Kenapa saya bilang sudah dari 2016. Bukan hanya sebatas kasus penistaan agama, tapi efek dari penistaan itu. Perlakuan para aparat dan pemerintah kepada khususnya umat Islam. Timbul isu-isu dan pernyataan-pernyataan ketidakadilan, penindasan, kriminalisasi dan sebagainya. Nah ini terakumulasi.
Jadi sudah terakumulasi. Kalau ini begini terus sampai di 2019 sekarang, kalau ini masih dianggap sederhana, dianggap kecil, resikonya besar.
Apakah kalau Pak Prabowo terima selesai? Nggak. Seratus persen tidak selesai.
Tapi hormati hak rakyat. Hormati hak ulama. Hormati hak para habaib. Hormati hak tokoh nasional, buruh dan lain sebagainya.
Ini masalah-masalah nasional, masalah-masalah rakyat. Kalau diperlukan silakan dari kubu sana berapa orang dari kubu sini berapa orang. Saling bertukar data dan informasi. Mempertimbangkan dan mendiskusikan informasi baru dibawa ke atas di masing-masing kubu.
Berarti Anda menghendaki proses rekonsiliasinya berjenjang?
Ya jelaslah. Kalau cuma istilah orang jawa diringkes, cukup dua orang berunding. Enak amat. Ini bukan permasalahan dua orang.
Pertemuan itu sebaiknya dilakukan setelah penghitungan manual oleh KPU rampung?
Tanggal 22 Mei itu sudah selesai perhitungan. Mana mungkin rakyat nunggu sampai 22 Mei. Kalau skenario mereka seperti itu, tanggal 22 Mei rekonsiliasi. Kalau tidak terwujud gugat ke Mahkamah Konstitusi. Kemudian kita akan menerima nasib (kalah sengketa pemilu di MK). Waduh, nggak. Rakyat tidak bakal mau seperti itu.
Di mata umat, mendapat perlakuan adil itu sudah kecil, karena kredibilitas dan kepercayaan ke aparat sudah tidak ada.
Lalu kapan sebaiknya pertemuan dilakukan?
Pertemuan-pertemuan untuk apa sih. Mana mungkin ada kesejukan di suasana yang membara ini. Bohong dan semu.

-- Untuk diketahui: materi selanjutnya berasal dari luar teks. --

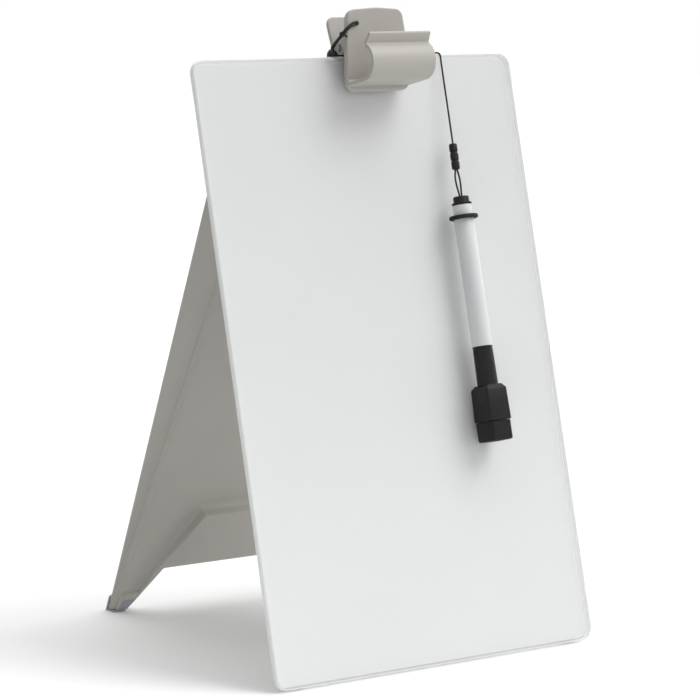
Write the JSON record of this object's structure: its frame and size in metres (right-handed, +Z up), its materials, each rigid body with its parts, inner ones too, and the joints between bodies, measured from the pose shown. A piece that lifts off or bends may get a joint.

Bagaimana akan terjadi perdamaian dan islah kalau dari kedua pihak tidak sama-sama mau mengerti kesalahannya. Ibaratnya kalau saya tidak pernah merasa salah bagaimana kamu mau didamaikan dengan saya? Berarti tidak ada kata minta maaf, sementara kamu merasa terzalimi dan teraniaya.